The practice of full-cost accounting is gaining momentum as a means to provide a long-term view on public policy, planning decisions, and corporate social responsibility. This broader look at accounting includes both direct and indirect costs, providing a means of quantifying environmental, societal, and economic costs and benefits. This “triple bottom line” approach requires a new methodology with more holistic thinking, and also new tools to provide transparency for this highly-charged shift in management practices.

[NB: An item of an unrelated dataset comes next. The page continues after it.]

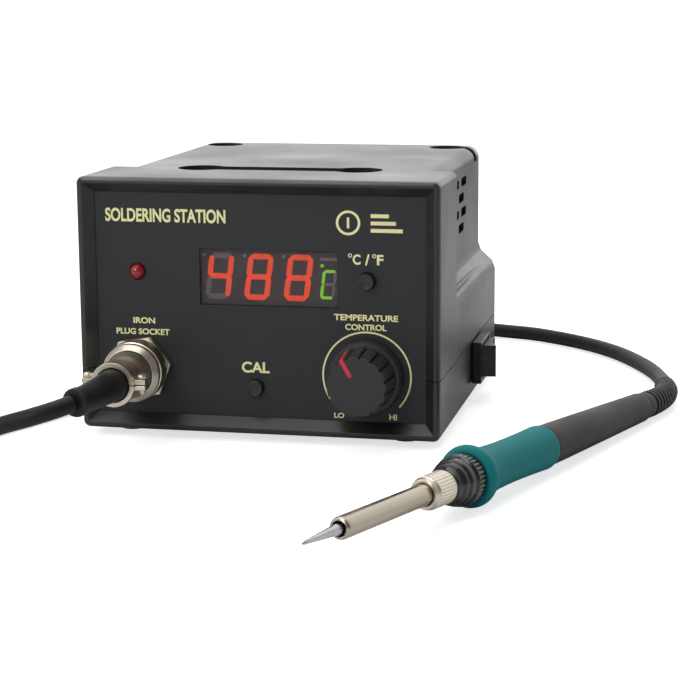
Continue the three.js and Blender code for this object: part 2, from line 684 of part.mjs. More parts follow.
function makeSwitch() {
  const [y, height] = switchAt;
  const z = base + height;
  const skin = half + gap;
  let body = boxSolid(skin, skin + switchProud, y - 10.5, y + 10.5, z - 7.4, z + 7.2)
    .add(boxSolid(half - 18, skin + 1, y - 9.6, y + 9.6, z - 6.6, z + 6.6));
  body = body.subtract(boxSolid(half - 5.6, skin + switchProud + 1, y - 8.7, y + 8.7, z - 5.8, z + 5.8));
  body = body.subtract(rodZ(1.08, half - 1.5, y, z - 6.4, z + 6.4, 16));
  place('switch_body', shape(body), blackPlastic);
  const rockerGroup = new THREE.Group();
  rockerGroup.position.set(half - 1.5, y, z);
  rockerGroup.rotation.z = 9 * degree;
  part.add(rockerGroup);
  const outline = new THREE.Shape();
  outline.moveTo(-3, -4);
  outline.lineTo(0, -7.4);
  outline.lineTo(8.4, -7.4);
  outline.lineTo(7, 0);
  outline.lineTo(8.4, 7.4);
  outline.lineTo(0, 7.4);
  outline.lineTo(-3, 4);
  const slab = new THREE.ExtrudeGeometry(outline, { depth: 11, bevelEnabled: false }).translate(0, 0, -5.5);
  const rocker = solid(slab).add(rodZ(1, 0, 0, -6.2, 6.2, 16));
  place('power_rocker', shape(rocker), blackPlastic, rockerGroup);
}

// ---- the iron ----
const pipeFront = -69;
const nutFront = -26.2;
const nutRear = -15.3;
const gripEnd = 45;
const handleEnd = 119;
const reliefLength = 41;

function makeIron() {
  const iron = new THREE.Group();
  iron.position.copy(ironFlange);
  iron.quaternion.setFromUnitVectors(new THREE.Vector3(0, 1, 0), ironHeading);
  part.add(iron);
  const add = (name, geometry, material) => place(name, geometry, material, iron);

  add('iron_tip', turned([[0, -85.7], [0.35, -85.5], [0.5, -84.8], [1.55, pipeFront - 1.4],
    [1.55, pipeFront + 1.5], [2.5, pipeFront + 1.5], [2.5, -45], [2, -45], [2, pipeFront + 6],
    [0, pipeFront + 6]], 18), tinned);
  add('heater', turned([[0, pipeFront + 6.5], [1.7, pipeFront + 6.5], [1.7, 12], [0, 12]], 12), ceramic);
  add('iron_pipe', turned([[1.85, pipeFront], [2.8, pipeFront], [3.05, pipeFront + 0.5], [3.05, -21],
    [2.75, -21], [2.75, pipeFront + 1], [1.85, pipeFront + 1], [1.85, pipeFront]], 20), nickel);
  add('iron_nut', turned([[3.2, nutFront], [3.9, nutFront], [4.3, nutFront + 0.4], [4.3, nutFront + 1.6],
    [4.8, nutFront + 2.2], [4.8, nutRear - 0.4], [4.5, nutRear], [3.2, nutRear],
    [3.2, nutFront]], 24), nickel);
  add('iron_collar', turned([[2.2, nutRear + gap], [5, nutRear + gap], [5.3, -13], [5.9, -12.4], [6.1, -10.5],
    [6.6, -9.8], [6.9, -7.6], [7.3, -7], [7.3, -2.9], [3, -2.9], [3, -6], [2.2, -7], [2.2, nutRear + gap]],
  18), blackPlastic);
  add('grip', turned([[5, -2.5], [7.8, -2.5], [8.7, -1.9], [9, -0.6], [8.8, 1], [7.9, 2.4], [7.1, 5],
    [6.7, 9], [6.4, 18], [6.4, 28], [6.6, 38], [6.8, gripEnd - 1.2], [6.6, gripEnd], [5, gripEnd],
    [5, -2.5]], 20), tealRubber);
  add('handle_tube', turned([[3.6, -2.2], [4.7, -2.2], [4.7, gripEnd + gap], [6.3, gripEnd + gap],
    [6.2, gripEnd + 8], [4.9, handleEnd - 1], [4.6, handleEnd], [3.6, handleEnd], [3.6, -2.2]], 24),
  handlePlastic);
}

function ironPoint(along) {
  return ironFlange.clone().addScaledVector(ironHeading, along);
}

// the strain relief carries on from the handle, then its end turns with the cord round the case
function reliefRoute() {
  const start = ironPoint(handleEnd - 8);
  const mouth = ironPoint(handleEnd + 13);
  return route([start.toArray(), ironPoint(handleEnd).toArray(), mouth.toArray(),
    [mouth.x + 2.6, mouth.y + 10, 4.6], [mouth.x + 3, mouth.y + 20, 4.3],
    [mouth.x + 1.7, mouth.y + 30, 4]]);
}

function makeStrainRelief() {
  const profile = [[0, 0], [3.3, 0], [3.3, 8.4], [4.4, 8.4], [4.4, 14], [4.2, 20], [4, 26], [3.7, 32],
    [3.4, reliefLength + 3], [3.1, reliefLength + 8], [0, reliefLength + 8]];
  place('strain_relief', bentAlong(profile, reliefRoute(), 12), rubber);
}

// ---- the cord ----
function cordTube(name, points, steps) {
  const section = new THREE.Shape();
  section.absarc(0, 0, cordRadius, 0, Math.PI * 2);
  place(name, new THREE.ExtrudeGeometry(section, {
    extrudePath: route(points), steps, curveSegments: 4, bevelEnabled: false,
  }), rubber);
}

const floorCord = cordRadius + 0.15; // the cord's height where it lies on the surface

function makeCord() {
  const [cx, cy] = coilAt;
  const touch = coilMean + coilWide;
  const f = floorCord;
  cordTube('cord_plug_side', [[bootEnd.x - 0.5, bootEnd.y - 1.1, bootEnd.z], [-47.5, -56, 21.2],
    [-54.5, -59, 19.2], [-63.5, -59, 16.4], [-75, -56, 11.5], [-86, -48.5, 6.5], [-92, -36, 3.6],
    [-91, -20, f], [-86.5, -6, f], [-81, 8, f], [-75.7, 23, f], [-70.5, 40, f], [-66.5, 60, f],
    [-65.5, 90, f], [-65, 116, f], [-62.5, 131, f], [-55.5, 146, f],
    [cx - touch - cordRadius - 0.5, cy - 8, f]], 30);
  const ring = new THREE.LatheGeometry([
    new THREE.Vector2(coilMean - coilWide, 1.6), new THREE.Vector2(coilMean - coilWide + 1, 0.8),
    new THREE.Vector2(touch - 1, 0.8), new THREE.Vector2(touch, 1.6),
    new THREE.Vector2(touch - 2, coilTall), new THREE.Vector2(coilMean - coilWide + 2, coilTall),
    new THREE.Vector2(coilMean - coilWide, 1.6),
  ], 28);
  place('cord_coil', shape(solid(ring.rotateX(90 * degree).translate(cx, cy, 0))), rubber);
  const end = reliefRoute().getPointAt(1);
  cordTube('cord_iron_side', [[cx + 6, cy + touch + cordRadius + 0.5, f], [14, 209.5, f],
    [29, 203, f], [42, 195.5, f], [55, 190.5, f], [69.5, 185, f], [89, 170, f], [104, 151.5, f],
    [116.5, 126, f], [122.6, 105, f + 0.1], [end.x - 0.1, end.y + 0.4, end.z]], 20);
  const [inner, outer] = [coilWide + gap, coilWide + 1.2];
  const tieX = cx + coilMean;
  const tie = boxSolid(tieX - outer, tieX + outer, cy - 2, cy + 2, 0, coilTall + 1.2)
    .subtract(boxSolid(tieX - inner, tieX + inner, cy - 3, cy + 3, 0.5, coilTall + gap));
  place('cord_tie', shape(tie), rubber);
}

makeCase();
makeFrontPanel();
makeControls();
makeButton('unit', unitButtonAt, 2.6);
makeButton('calibration', calButtonAt, 2.2);
makeKnob();
makeSocket();
makePlug();
makeTransformer();
makeMainBoard();
makeRearPanel();
makeInlet();
makeSwitch();
makeIron();
makeStrainRelief();
makeCord();

// the origin is the middle of the footprint of the station and its iron, on the surface they stand on
const cordPieces = ['cord_plug_side', 'cord_coil', 'cord_iron_side', 'cord_tie', 'plug_shell',
  'coupling_ring', 'cable_clamp_upper', 'cable_clamp_lower', 'clamp_screw_left', 'clamp_screw_right',
  'plug_boot'];
const footprint = new THREE.Box3();
part.updateMatrixWorld(true);
part.traverse((mesh) => {
  if (mesh.isMesh && !cordPieces.includes(mesh.name)) footprint.expandByObject(mesh, true);
});
const middle = footprint.getCenter(new THREE.Vector3());
part.position.set(-middle.x, -middle.y, -footprint.min.z);

export default part;
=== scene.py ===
import json
import math

import bpy
from mathutils import Matrix, Vector


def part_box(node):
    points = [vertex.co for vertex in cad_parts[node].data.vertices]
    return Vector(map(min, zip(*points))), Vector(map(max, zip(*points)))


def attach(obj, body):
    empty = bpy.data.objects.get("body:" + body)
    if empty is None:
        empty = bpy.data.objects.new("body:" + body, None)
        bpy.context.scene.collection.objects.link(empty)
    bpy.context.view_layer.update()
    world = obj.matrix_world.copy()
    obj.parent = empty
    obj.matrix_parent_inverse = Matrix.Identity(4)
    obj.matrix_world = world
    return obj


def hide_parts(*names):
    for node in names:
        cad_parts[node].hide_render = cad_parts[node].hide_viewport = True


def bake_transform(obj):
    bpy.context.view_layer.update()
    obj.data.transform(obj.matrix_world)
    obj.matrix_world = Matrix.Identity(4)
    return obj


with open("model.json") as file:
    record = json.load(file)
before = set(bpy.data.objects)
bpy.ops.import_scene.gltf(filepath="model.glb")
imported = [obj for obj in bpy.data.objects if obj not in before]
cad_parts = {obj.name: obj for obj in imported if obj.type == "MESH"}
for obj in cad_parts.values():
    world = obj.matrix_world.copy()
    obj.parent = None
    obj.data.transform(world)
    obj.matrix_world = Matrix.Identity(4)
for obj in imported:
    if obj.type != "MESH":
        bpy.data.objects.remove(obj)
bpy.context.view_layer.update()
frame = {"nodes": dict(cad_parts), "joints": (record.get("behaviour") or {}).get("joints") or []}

nodes = frame["nodes"]
joints = {joint["name"]: joint for joint in frame["joints"]}
millimetre = 0.001

# the middle of the station's front rim, at the surface that it stands on
shellLow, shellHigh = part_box("upper_shell")
frontMiddle = Vector(((shellLow.x + shellHigh.x) / 2, shellLow.y, 0))
deskBase = 2.5  # the case's underside over the surface


def spot(x, y, z):
    return frontMiddle + Vector((x, y, z)) * millimetre


def pick(piece):
    bpy.ops.object.select_all(action="DESELECT")
    piece.select_set(True)
    bpy.context.view_layer.objects.active = piece


def openMesh(piece):
    pick(piece)
    bpy.ops.object.mode_set(mode="EDIT")
    bpy.ops.mesh.select_all(action="DESELECT")


def closeMesh():
    bpy.ops.object.mode_set(mode="OBJECT")


# leaves nothing in a mesh chosen, before its vertices or faces are chosen one by one
def clearChoice(piece):
    openMesh(piece)
    closeMesh()


def applyPlace(piece):
    pick(piece)
    bpy.ops.object.transform_apply(location=True, rotation=True, scale=True)


def layAlong(piece, place, direction):
    turn = Vector((0, 0, 1)).rotation_difference(Vector(direction))
    piece.matrix_world = Matrix.Translation(place) @ turn.to_matrix().to_4x4()
    applyPlace(piece)


def addBevel(piece, width, segments=2, angle=40):
    pick(piece)
    bevel = piece.modifiers.new("edgeRound", "BEVEL")
    bevel.width = width * millimetre
    bevel.segments = segments
    bevel.limit_method = "ANGLE"
    bevel.angle_limit = math.radians(angle)
    bpy.ops.object.modifier_apply(modifier=bevel.name)


def cutWith(piece, cutter):
    pick(piece)
    cut = piece.modifiers.new("cut", "BOOLEAN")
    cut.operation = "DIFFERENCE"
    cut.object = cutter
    cut.solver = "EXACT"
    bpy.ops.object.modifier_apply(modifier=cut.name)
    bpy.data.objects.remove(cutter)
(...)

The nature of indirect costs are often a sticking point for taking this new tact. However, the subjectivity of these measurements can be combated by recording metrics on-the-ground, tying them to locations that can then be visualized and analyzed with Geographic Information Systems (GIS), and providing a means for calculating and auditing impacts at different geographic scales.
Infrastructure Accounting
GIS has been applied to the inventory and valuation of infrastructure assets in the built environment since its inception for such assets and networks as roads, utility corridors, pipelines, etc. In the United States, the closer valuation of city assets became a mandatory function with GASB 34 in the late 1990s, which provided a new rigor to how local governments track and record the valuation of their built environments. The essential function and role of GIS here is to create and maintain an up-to-date inventory of all the assets.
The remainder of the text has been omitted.